C. Absence of Defaults. Other than the Existing Events of Default,
-------------------
no event has occurred and is continuing or would result from the execution,
delivery or performance of this Amendment to Forbearance Agreement that
constitutes or would constitute a Default or Event of Default after giving
effect to this Amendment to Forbearance Agreement.
D. Financial Projections.
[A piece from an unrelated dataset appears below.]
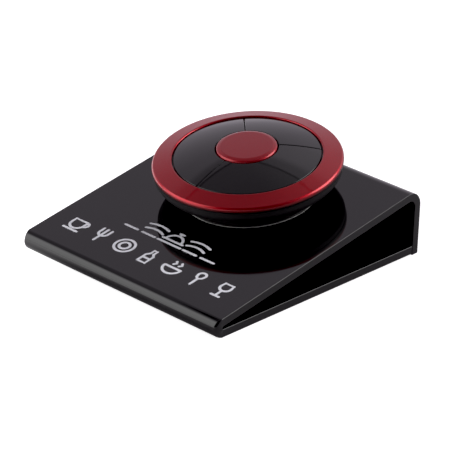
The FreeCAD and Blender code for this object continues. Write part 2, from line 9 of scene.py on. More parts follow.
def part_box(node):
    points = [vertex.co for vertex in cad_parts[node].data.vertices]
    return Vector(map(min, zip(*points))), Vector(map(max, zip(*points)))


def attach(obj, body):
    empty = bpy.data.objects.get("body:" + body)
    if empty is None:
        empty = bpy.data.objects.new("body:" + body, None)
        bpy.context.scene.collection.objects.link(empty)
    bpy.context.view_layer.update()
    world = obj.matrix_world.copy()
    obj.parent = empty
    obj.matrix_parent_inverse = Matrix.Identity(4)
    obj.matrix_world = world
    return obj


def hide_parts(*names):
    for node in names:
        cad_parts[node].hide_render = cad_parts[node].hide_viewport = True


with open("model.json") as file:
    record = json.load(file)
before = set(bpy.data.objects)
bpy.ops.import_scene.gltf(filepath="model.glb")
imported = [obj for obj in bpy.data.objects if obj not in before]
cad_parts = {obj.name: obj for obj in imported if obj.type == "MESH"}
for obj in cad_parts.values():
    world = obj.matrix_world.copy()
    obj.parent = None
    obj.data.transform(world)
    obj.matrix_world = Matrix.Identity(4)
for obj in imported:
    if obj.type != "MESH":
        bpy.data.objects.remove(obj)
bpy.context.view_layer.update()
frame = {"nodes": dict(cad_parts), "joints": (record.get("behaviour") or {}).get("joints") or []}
nodes = frame["nodes"]
mm = 0.001


# The button's own axis: the keys slide along it, and it starts on the sloping plate,
# half a tape's thickness under the middle of the round tape.
tapeThickness = 0.25 * mm
keyJoint = frame["joints"][0]
buttonAxis = -Vector(keyJoint["axis"]).normalized()
tapeLow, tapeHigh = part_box("adhesive_pad")
buttonFoot = (tapeLow + tapeHigh) / 2 - buttonAxis * tapeThickness / 2
slopeAngle = math.atan2(-buttonAxis.y, buttonAxis.z)
buttonPlace = Matrix.Translation(buttonFoot) @ Matrix.Rotation(slopeAngle, 4, "X")


def addNode(tree, kind, settings=None, **inputs):
    # Makes a node, sets its properties, and fills or links its inputs by name.
    node = tree.nodes.new(kind)
    for key, value in (settings or {}).items():
        setattr(node, key, value)
    for key, value in inputs.items():
        fill(tree, node.inputs[key.replace("_", " ")], value)
    return node


def fill(tree, socket, value):
    if isinstance(value, bpy.types.NodeSocket):
        tree.links.new(value, socket)
    else:
        socket.default_value = value


def calc(tree, operation, first, second=0.0, third=0.0):
    node = addNode(tree, "ShaderNodeMath", {"operation": operation})
    for socket, value in zip(node.inputs, (first, second, third)):
        fill(tree, socket, value)
    return node.outputs[0]


def product(tree, first, *others):
    for other in others:
        first = calc(tree, "MULTIPLY", first, other)
    return first


def vectorMath(tree, operation, first, second=(0.0, 0.0, 0.0), **others):
    node = addNode(tree, "ShaderNodeVectorMath", {"operation": operation}, **others)
    fill(tree, node.inputs[0], first)
    fill(tree, node.inputs[1], second)
    return node.outputs


def rising(tree, value, start, end=1.0, soft=False):
    # Goes from 0 to 1 while a value goes from start to end.
    settings = {"interpolation_type": "SMOOTHSTEP"} if soft else None
    return addNode(tree, "ShaderNodeMapRange", settings, Value=value, From_Min=start,
                   From_Max=end).outputs[0]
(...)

All financial projections concerning the
---------------------
Borrower and its Subsidiaries that have been or are hereafter made available to
the Administrative Agent or the other Lenders by the Borrower or any of its
representatives in connection with the transactions contemplated hereby (the
"Projections") have been (or will be, in the case of Projections made available
after the date hereof) prepared in good faith based upon reasonable assumptions.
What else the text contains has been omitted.